Berlin’s unused space encourages experimentation. Walking down the street in the old neighborhoods in the center of the city one can still find courtyards that are given over to livestock and communal food production or play areas for children. Setting up a restaurant in Berlin basically entails appropriating an unused storefront and starting to cook food. Patrons are encouraged to pay what they think the meal is worth. If the night is busy, folding tables and chairs will multiply on the sidewalk.

Compared to the multiple bureaucracies one must deal with to open a restaurant in an American city (department of health, planning, liquor licensing, banks, etc.), Berlin gives nearly free rein to entrepreneurs and their ideas. Both financial and bureaucratic barriers to entry are low. And it isn’t just restaurateurs who benefit from the limited reach of formal organizations. There are boutiques in shipping containers, communes in former mental hospitals. In a throwback to the eighteenth century, parks have become new village commons given over to livestock grazing and children’s play. Unlike in Detroit, for example, where urban exploration must be conducted by the wealthy in order to be done safely, Berlin benefits from strict gun control laws and generous social benefits, so the risks that come with exploration and creativity in public are limited.

The adventurousness and experimentation of Berlin’s residents has made the city extremely attractive to bohemians and artists from around Europe as well as companies that attempt to capitalize on the tremendous cultural vibrancy of the city.

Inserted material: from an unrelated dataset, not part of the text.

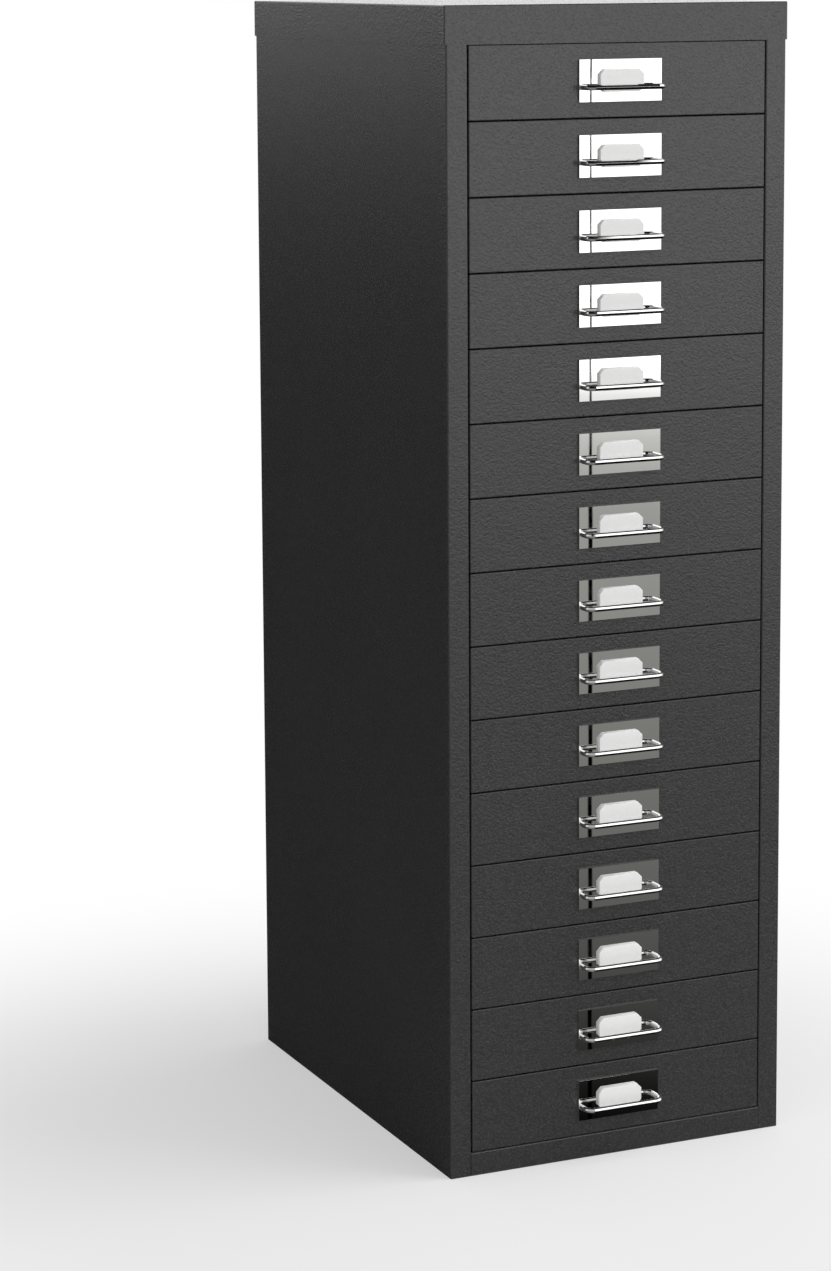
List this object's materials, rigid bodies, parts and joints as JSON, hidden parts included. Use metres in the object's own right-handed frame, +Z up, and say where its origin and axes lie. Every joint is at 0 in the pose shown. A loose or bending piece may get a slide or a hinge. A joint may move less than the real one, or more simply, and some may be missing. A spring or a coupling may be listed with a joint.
{
  "type": "multi-drawer cabinet",
  "caption": "Tall narrow steel cabinet of equal shallow drawers on channel runners, with round bar pulls and label tabs.",
  "frame": {"origin": "on the floor, under the middle of the body without the pulls", "axes": "+Z up, front and pulls towards -Y, +X to the right seen from the front"},
  "size_m": [0.279, 0.38, 0.86],
  "materials": {
    "carcass_paint": "fine sand-textured powder coat, dark graphite grey",
    "drawer_paint": "fine sand-textured powder coat, dark graphite grey",
    "runner_steel": "zinc plated, dull",
    "pull_chrome": "bright chrome plate",
    "label_white": "satin white"
  },
  "bodies": {
    "cabinet": {"top_cap": "carcass_paint", "left_side": "carcass_paint", "right_side": "carcass_paint", "back_panel": "carcass_paint", "base_pan": "carcass_paint", "bottom_rail": "carcass_paint", "left_uprights": "carcass_paint", "right_uprights": "carcass_paint", "left_runners": "runner_steel", "right_runners": "runner_steel"},
    "drawer_01": {"drawer_tray_01": "drawer_paint", "drawer_pull_01": "pull_chrome", "drawer_label_01": "label_white"},
    "drawer_02": {"drawer_tray_02": "drawer_paint", "drawer_pull_02": "pull_chrome", "drawer_label_02": "label_white"},
    "drawer_03": {"drawer_tray_03": "drawer_paint", "drawer_pull_03": "pull_chrome", "drawer_label_03": "label_white"},
    "drawer_04": {"drawer_tray_04": "drawer_paint", "drawer_pull_04": "pull_chrome", "drawer_label_04": "label_white"},
    "drawer_05": {"drawer_tray_05": "drawer_paint", "drawer_pull_05": "pull_chrome", "drawer_label_05": "label_white"},
    "drawer_06": {"drawer_tray_06": "drawer_paint", "drawer_pull_06": "pull_chrome", "drawer_label_06": "label_white"},
    "drawer_07": {"drawer_tray_07": "drawer_paint", "drawer_pull_07": "pull_chrome", "drawer_label_07": "label_white"},
    "drawer_08": {"drawer_tray_08": "drawer_paint", "drawer_pull_08": "pull_chrome", "drawer_label_08": "label_white"},
    "drawer_09": {"drawer_tray_09": "drawer_paint", "drawer_pull_09": "pull_chrome", "drawer_label_09": "label_white"},
    "drawer_10": {"drawer_tray_10": "drawer_paint", "drawer_pull_10": "pull_chrome", "drawer_label_10": "label_white"},
    "drawer_11": {"drawer_tray_11": "drawer_paint", "drawer_pull_11": "pull_chrome", "drawer_label_11": "label_white"},
    "drawer_12": {"drawer_tray_12": "drawer_paint", "drawer_pull_12": "pull_chrome", "drawer_label_12": "label_white"},
    "drawer_13": {"drawer_tray_13": "drawer_paint", "drawer_pull_13": "pull_chrome", "drawer_label_13": "label_white"},
    "drawer_14": {"drawer_tray_14": "drawer_paint", "drawer_pull_14": "pull_chrome", "drawer_label_14": "label_white"},
    "drawer_15": {"drawer_tray_15": "drawer_paint", "drawer_pull_15": "pull_chrome", "drawer_label_15": "label_white"}
  },
  "joints": [
    {"name": "drawer_01_slide", "type": "slide", "parent": "cabinet", "child": "drawer_01", "axis": [0, -1, 0], "range_m": [0, 0.29]},
    {"name": "drawer_02_slide", "type": "slide", "parent": "cabinet", "child": "drawer_02", "axis": [0, -1, 0], "range_m": [0, 0.29]},
    {"name": "drawer_03_slide", "type": "slide", "parent": "cabinet", "child": "drawer_03", "axis": [0, -1, 0], "range_m": [0, 0.29]},
    {"name": "drawer_04_slide", "type": "slide", "parent": "cabinet", "child": "drawer_04", "axis": [0, -1, 0], "range_m": [0, 0.29]},
    {"name": "drawer_05_slide", "type": "slide", "parent": "cabinet", "child": "drawer_05", "axis": [0, -1, 0], "range_m": [0, 0.29]},
    {"name": "drawer_06_slide", "type": "slide", "parent": "cabinet", "child": "drawer_06", "axis": [0, -1, 0], "range_m": [0, 0.29]},
    {"name": "drawer_07_slide", "type": "slide", "parent": "cabinet", "child": "drawer_07", "axis": [0, -1, 0], "range_m": [0, 0.29]},
    {"name": "drawer_08_slide", "type": "slide", "parent": "cabinet", "child": "drawer_08", "axis": [0, -1, 0], "range_m": [0, 0.29]},
    {"name": "drawer_09_slide", "type": "slide", "parent": "cabinet", "child": "drawer_09", "axis": [0, -1, 0], "range_m": [0, 0.29]},
    {"name": "drawer_10_slide", "type": "slide", "parent": "cabinet", "child": "drawer_10", "axis": [0, -1, 0], "range_m": [0, 0.29]},
    {"name": "drawer_11_slide", "type": "slide", "parent": "cabinet", "child": "drawer_11", "axis": [0, -1, 0], "range_m": [0, 0.29]},
    {"name": "drawer_12_slide", "type": "slide", "parent": "cabinet", "child": "drawer_12", "axis": [0, -1, 0], "range_m": [0, 0.29]},
    {"name": "drawer_13_slide", "type": "slide", "parent": "cabinet", "child": "drawer_13", "axis": [0, -1, 0], "range_m": [0, 0.29]},
    {"name": "drawer_14_slide", "type": "slide", "parent": "cabinet", "child": "drawer_14", "axis": [0, -1, 0], "range_m": [0, 0.29]},
    {"name": "drawer_15_slide", "type": "slide", "parent": "cabinet", "child": "drawer_15", "axis": [0, -1, 0], "range_m": [0, 0.29]}
  ]
}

Berlin has a real creative class, not the ersatz professional variety celebrated by Richard Florida; and it isn’t just attracting companies, it is creating a radically new way of living in cities.

Berlin has become aware of how unique it is, probably because the city now attracts residents and tourists from around Europe who want to enjoy its distinctive vibe. The city’s mayor famously proclaimed the city “poor but sexy,” a slogan that immediately made its way onto tote bags and t-shirts. Berliners believe it. They also generate their own slogans. When I was last there I ran across a graffito that said in dodgy English “We’re so cool, like New York in the 80s.” As someone who grew up in New York in the 80s, before it was overwhelmed by the sanitizing, standardizing, and gentrifying urbanism of the corporate, elite, and professional creative class celebrated by Katz and Florida, I could only nod my head and agree: “Right you are.”